Archive for the ‘dancing’ Category

Unplugging it

November 16, 2008

My mother recently sent me this article. This is true, I think. I will add some of my own trickery/being-tricked-by after the passage:

“You’ve got to go there with the intention of learning life lessons. If you go there with your dukes up hoping to win the argument, all you’ll gain is their scorn, and you’ll return to the states uninspired and unchanged. Do not imagine that you know more than Paris. Paris has been put on this earth to teach us all a little humility. You bow to it; you don’t even presume to salute it. Who are you to speak as an equal to Paris? Paris is the beginning and the end, the first and the last, the yesterday and tomorrow of beauty and refinement. In Paris you learn to toss your salad seventeen times, and to peel an orange with a knife in a curvy column of rind that’s several feet long if you take the time and care. A French mother doesn’t watch her daughter grow up wishing for her to be the captain of the girls’ soccer team.
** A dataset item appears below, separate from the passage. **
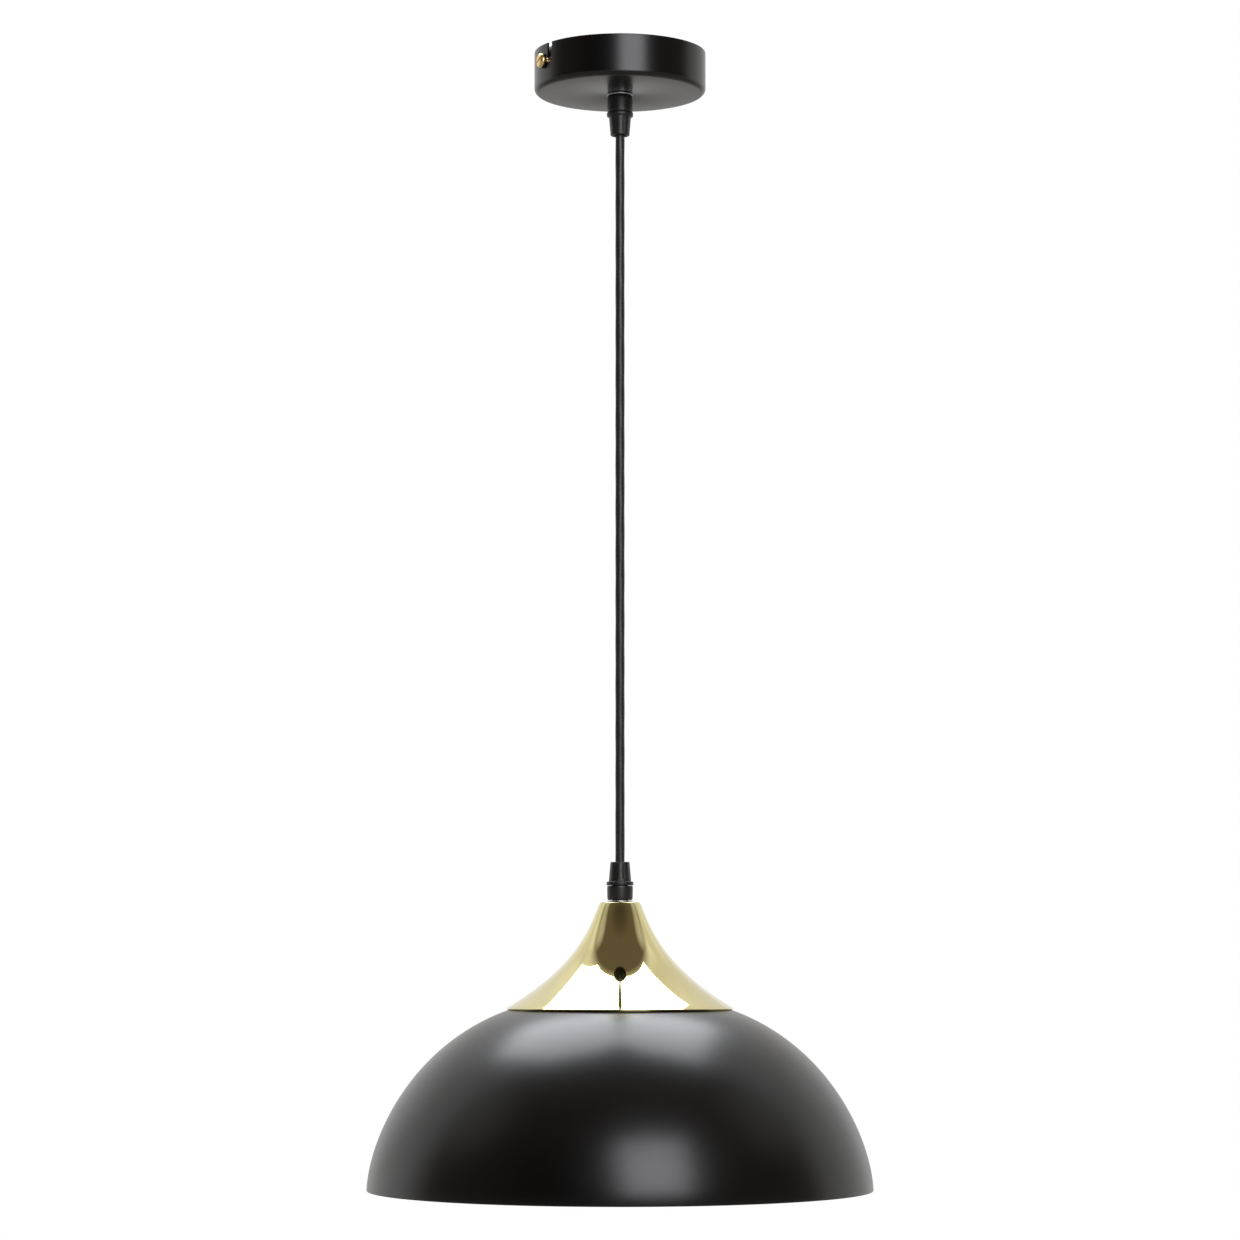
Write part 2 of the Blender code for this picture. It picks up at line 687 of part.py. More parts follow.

A French mother schools her daughter in the delicacies of boy-girl/man-woman politics. Above all, grace. Above all, elegance. Above all, knowledge. A French mother teaches her daughter how to be her own person within a relationship (how to hold her own), how to expect and how to cause beauty.” – fromIt’s Worth the Trouble” by Barbara Waterston

Wow, that article pointed to some really true things. I have been doing what she says, I have been humbled again and again in Paris like it is a difficult country line dance, but you have already found yourself out on the dance floor and you have to at least try. Most recently, Chris and I went out to a café for him to read his theorists and for me to work on my translation, on a laptop computer. I plugged in my computer and after 20 minutes the owner came over and gave me a talking to about using their outlet for electricity. She was steaming and sassy. I knew just what to do. Instead of shrink inside and feel humiliated, I pouted my lips, raised my eyebrows, shrugged and said, “I’ll unplug it then,” in the same way that you would say, “You go make the sandwich.” No skin off of my back. I left with my computer out of battery but my pride intact. I too can play their little game.